A decisão pode atrapalhar a política brasileira de redução gradual da taxa de juros porque o rendimento das principais aplicações financeiras do mundo terá de subir para manter a mesma atratividade em relação aos papéis do Tesouro dos EUA, considerados de risco zero. Diante desse quadro, o ingresso líquido estrangeiro (ou seja, o dinheiro já descontadas a repatriação e a remessa de lucros) está caindo, ou “despencando”, como diz o professor Reinaldo Gonçalves, economista-chefe da Universidade Federal do Rio de Janeiro (UFRJ). O que significa um aumento da taxa de juros americana na economia brasileira? “O fluxo do investimento toma outro rumo”, diz.

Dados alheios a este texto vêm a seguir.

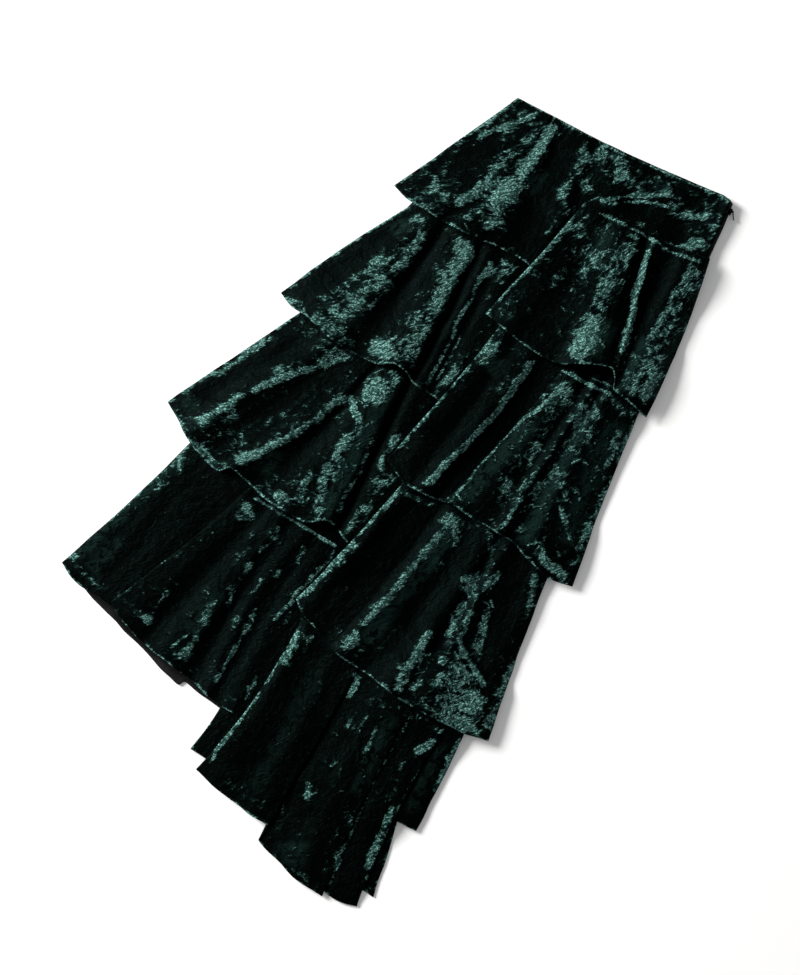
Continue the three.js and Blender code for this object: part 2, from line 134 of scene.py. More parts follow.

Resta uma armadilha para a frágil economia do País: ou o dinheiro sai ou os juros aumentam.

Um estudo do Instituto de Estudos para o Desenvolvimento Industrial (Iedi), divulgado em junho, confirma o que diz o professor Gonçalves e constata que, “com apenas US$ 207 milhões de investimento direto estrangeiro no mês de maio, o Brasil não deverá repetir em 2004 nem mesmo o baixo valor registrado em 2003 (US$ 10.144 milhões)”. A fonte da afirmação é o próprio Banco Central, cujos dados mostram que, após um início de ano no qual o investimento estrangeiro dava sinais de grande recuperação, desde março uma vigorosa e progressiva queda passou a ser a tônica. O valor de maio foi significativamente pior do que o do mês de abril (US$ 381 milhões), que, por sua vez, ficou muito aquém do valor do mês de março (US$ 703 milhões), este sendo muito menor do que o correspondente a fevereiro (US$ 993 milhões). A expectativa em relação à trajetória da taxa de juros dos Estados Unidos – ao lado da economia chinesa e do aumento dos preços do petróleo – desempenhou papel importante nesse verdadeiro tobogã do investimento estrangeiro.

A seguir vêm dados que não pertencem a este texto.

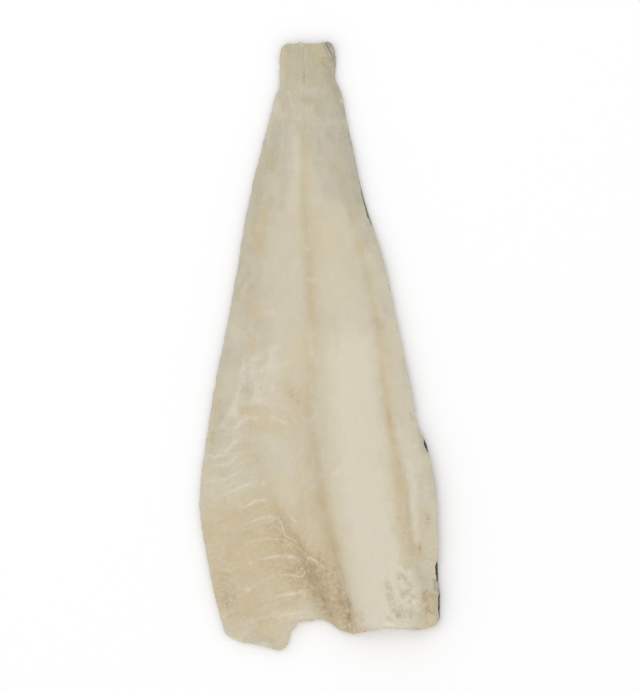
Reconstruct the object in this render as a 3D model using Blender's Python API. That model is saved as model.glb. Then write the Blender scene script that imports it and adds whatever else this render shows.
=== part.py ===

Mas, também segundo o Iedi, o Brasil está retardando excessivamente o relançamento de sua economia, que de fato vem se recuperando desde meados de 2003, mas de maneira lenta, que ainda não acena com um horizonte de crescimento de longo prazo capaz de estimular os investimentos de uma forma geral e, em particular, os investimentos de origem externa. Um outro entrave é o atraso na área de regulação e atração de inversões que envolve setores vitais da infra-estrutura, o que tampouco incentiva investimentos internos ou externos. O próprio Fed alertou sobre o risco que pode atravessar o caminho das economias emergentes: as taxas básicas vão continuar subindo moderamente. Devagar e sempre.